When you arrive at the restaurant your server will bring you wet towels, these are for cleaning your hands before you eat.

If you are eating from a small bowl you should pick it up and have it close to your mouth while eating. This does not apply to larger dishes.

You should also make every effort to clear your plate. It is considered rude to leave food behind. This applies to both restaurant food and within the home.

Japan is a country that values food, so any food waste would be disappointing and upsetting. If you are visiting Japan, make every effort to finish what’s on your plate. If there is something you don’t like, offer it to the people on your table.

It is okay to start eating before everyone’s meal has arrived, although still polite to wait, particularly true for dishes better off eaten right away.

Japanese Drinking Etiquette

In contrast, it is impolite to start drinking before your whole party’s drinks have arrived.

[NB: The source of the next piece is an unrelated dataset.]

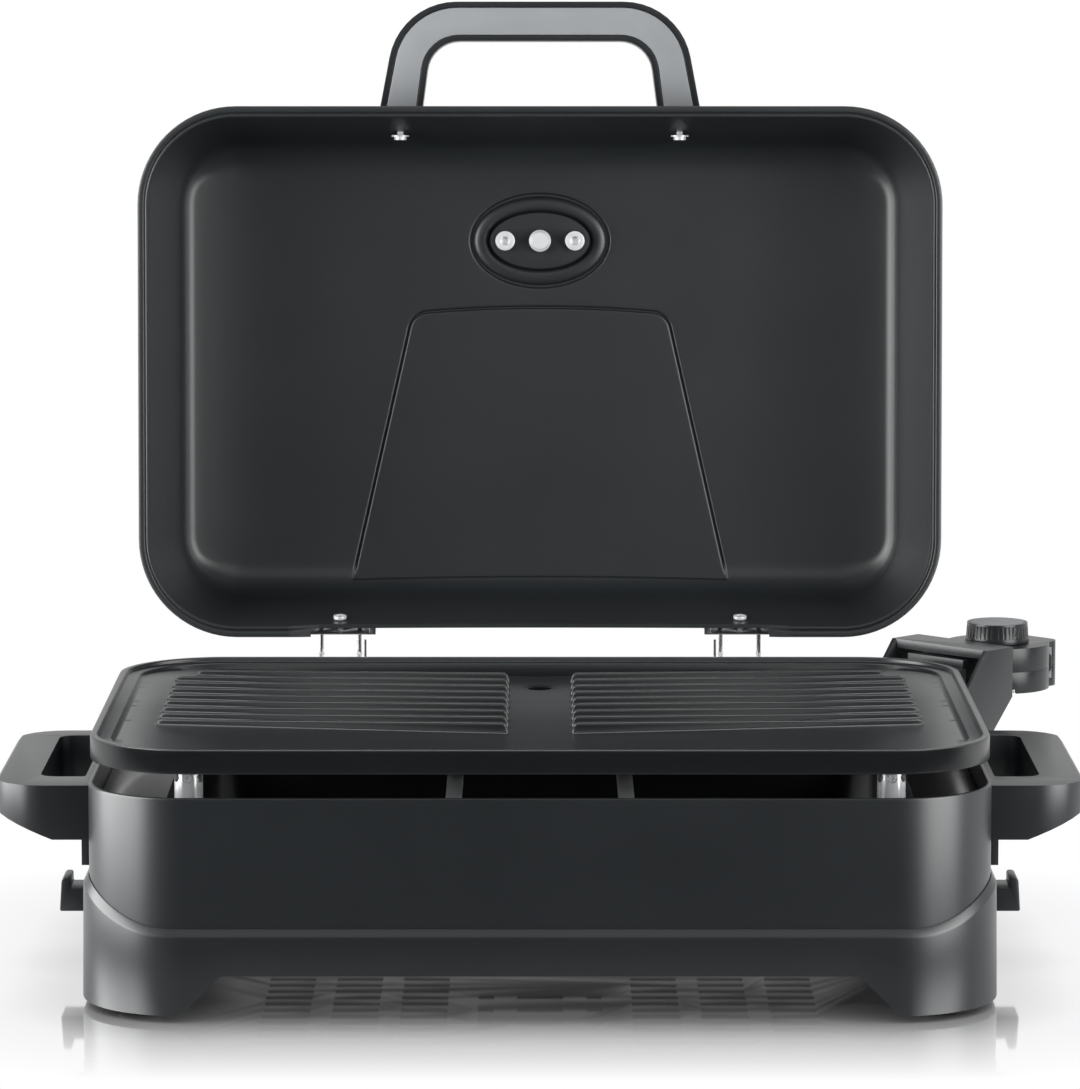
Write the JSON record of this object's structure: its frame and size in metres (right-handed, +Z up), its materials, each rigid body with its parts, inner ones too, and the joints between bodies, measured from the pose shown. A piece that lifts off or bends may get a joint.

It would be considered bad manners to get obviously drunk in fine dining restaurants.

Izakayas, on the other hand, are primarily for drinking, still, you should not get so drunk that you become a nuisance to other guests. 

In Japan, it is customary to refill your friends’ drinks if they are getting low. Likewise, you shouldn’t pour your own drink, let one of your friends have the honor.

If you don’t drink alcohol then you don’t need to feel left out. There should be plenty of non-alcoholic options available. From tea, juices, soft drinks to non-alcoholic beef, everyone is catered for.

In a culture that places tremendous value in their social protocols, drinking is where people can let loose. The main thing to remember about drinking in Japan is that you should never drink alone, cut loose, and help others do the same.

Beer has become the standard drink for social occasions in Japan, although sake is still very popular. It’s important to always say cheers with your group.

The best way to do this is by saying kanpai! Be enthusiastic when you do. 

While there is a lot to remember about etiquette in Japan, just remember to always be respectful, polite, and always say kanpai!